Further up sat a relic from Texas City’s past - a propeller from the SS High Flyer, one of three ships destroyed in the most devastating industrial disaster in U.S. history. A mile away, in the local port, a small fire broke out aboard a ship docked there in 1947, some guess from a cigarette dropped and left to smolder. Scheduled to depart for France to help with WWII rebuild efforts, the ship was loaded with ammonium nitrate.. enough to blow so sky high that it ignited the High Flyer and another nearby ship, along with several chemical plants and storage tanks along the adjacent shore. One of the largest non-nuclear explosions on record, it killed nearly 600 people and left thousands of others injured and/or homeless. The propeller - all 2?..3?.. tons of it - landed here after cruising in midair for a mile. Its edges are sawed like oversized shark teeth; a large chunk is missing from one corner.
Up on the levy’s edge I saw no ships, but the water there was choppy.. a bit strange for a bay shore off the coast of a part of the Gulf not known for its fabulous surf. Green-grey clouds were consuming the northeastern horizon… I’d have to dodge them if I wanted to make it home dry.
Instead of heading north I found a two lane road that cut into the backside of Texas City, through refineries that still haunt my teenage memories, with their flares and thousands of lights casting an orange gloom that can be seen from all directions in the Southeast Texas night sky. I knew a kid who lived near them. He’d describe what it was like to drive through them at night, tripping on acid, the drug of choice amongst my friends back in those days. His head turned tangles of crude-stained, half-rusted conduits, stacks and pipes into fire-breathing dragons that grew wings and long, snaky necks, spewing jets of red-hot flame into air that had already been toxic for many years. I hope he found a better life, somewhere far away from there.

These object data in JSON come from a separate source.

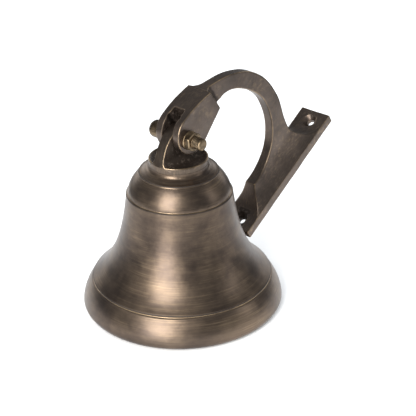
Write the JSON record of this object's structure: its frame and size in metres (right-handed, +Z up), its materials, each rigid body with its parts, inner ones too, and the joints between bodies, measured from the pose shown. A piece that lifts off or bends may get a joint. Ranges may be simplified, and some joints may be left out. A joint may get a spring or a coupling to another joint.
{
  "type": "ship bell",
  "caption": "Flared brass bell on a folding wall bracket: a fork and bolt carry the bell, and a ball clapper hangs from an eye inside.",
  "frame": {"origin": "centre of the bell's mouth, in the plane that it stands on", "axes": "+Z up the bell's axis; the hinge bolt runs along X with its nut at +X; the bracket folds out towards +Y"},
  "size_m": [0.1, 0.1592, 0.1118],
  "materials": {
    "bell_brass": "antique brown patina over turned brass, satin",
    "bracket_brass": "antique brown patina over cast brass, satin, worn edges",
    "fastener_brass": "olive aged brass, satin",
    "clapper_brass": "dull brass, satin"
  },
  "bodies": {
    "bell": {"bell": "bell_brass", "clapper_eye_bolt": "clapper_brass", "eye_lock_nut": "clapper_brass"},
    "bracket": {"wall_bracket": "bracket_brass", "hinge_bolt": "fastener_brass", "hinge_washer": "fastener_brass", "hinge_nut": "fastener_brass"},
    "link": {"clapper_link": "clapper_brass"},
    "clapper": {"clapper_rod": "clapper_brass", "clapper_ball": "clapper_brass"}
  },
  "joints": [
    {"name": "bracket_hinge", "type": "hinge", "parent": "bell", "child": "bracket", "pos_m": [0, 0, 0.0907], "axis": [1, 0, 0], "range_deg": [0, 105]},
    {"name": "link_swing", "type": "hinge", "parent": "bell", "child": "link", "pos_m": [0, 0, 0.0574], "axis": [1, 0, 0], "range_deg": [-36, 36]},
    {"name": "clapper_swing", "type": "hinge", "parent": "link", "child": "clapper", "pos_m": [0, 0, 0.0513], "axis": [0, 1, 0], "range_deg": [-12, 12]}
  ]
}
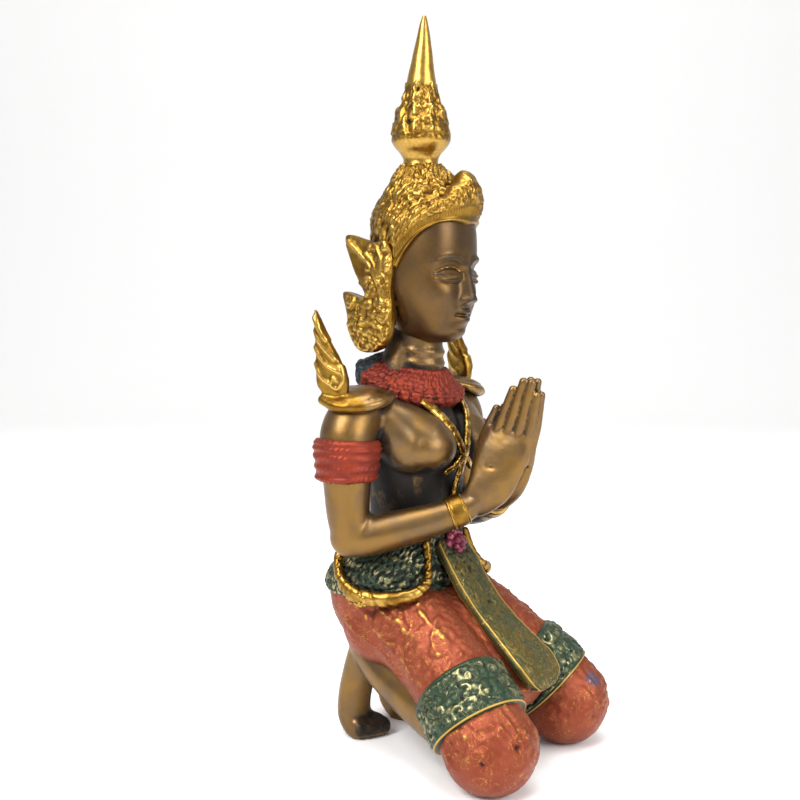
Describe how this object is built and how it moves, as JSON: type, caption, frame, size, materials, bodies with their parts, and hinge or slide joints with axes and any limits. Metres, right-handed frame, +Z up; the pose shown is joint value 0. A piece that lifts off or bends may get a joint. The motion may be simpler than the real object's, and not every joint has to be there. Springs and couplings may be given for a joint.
{
  "type": "thepphanom angel statue",
  "caption": "Kneeling Thai angel figure with joined palms, tall crown, ear flames and pointed epaulettes, cast bronze with painted dress.",
  "frame": {"origin": "middle of the bounding box on the ground, between the knees and the feet", "axes": "+Z up along the figure, -Y the way it faces, +X its left hand side"},
  "size_m": [0.0848, 0.0827, 0.2299],
  "materials": {
    "thepphanom_figure": "satin bronze with dark patina, gilt jewels and rubbed red and green paint"
  },
  "bodies": {
    "root": {"thepphanom_figure": "thepphanom_figure"}
  },
  "joints": []
}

I slipped past the clouds and over a bridge into Galveston, looking for gas and a place to hide from the storm. I found an Exxon station off the main boulevard - Broadway - its median lined with dozens of old palm trees who’ve seen too many hurricanes. Buying gas these days is a dicey proposition. To be safe about it you either have to wear latex gloves or be ready with a sanitary wipe in hand, something loaded with Covid-killing alcohol or bleach. I choose the latter, as gloves carry too much risk for cross contamination. I pull a wipe out of my pocket from its ziplock bag, all dripping wet with chemicals, and grasp the pump handle while rubbing it down in one swift action. Then I use the wipe to protect my fingers against any members of the “invisible enemy” lurking on the ATM keypad, cleaning my hands thoroughly after gassing up and replacing the pump. This is all done while wearing a mask, risking looks from Galvestonites who either haven’t caught on or don’t care that non-symptomatic people are carrying this disease, potentially risking the lives of those with less fortunate immune systems.
Riding south, I pass shuttered liquor stores and bored-seeming people wandering the silent streets. Some look at me sideways, wondering what I’m doing there. I ride till I hit the Seawall, where the beaches are closed, and the wind blowing out to sea is still really strong.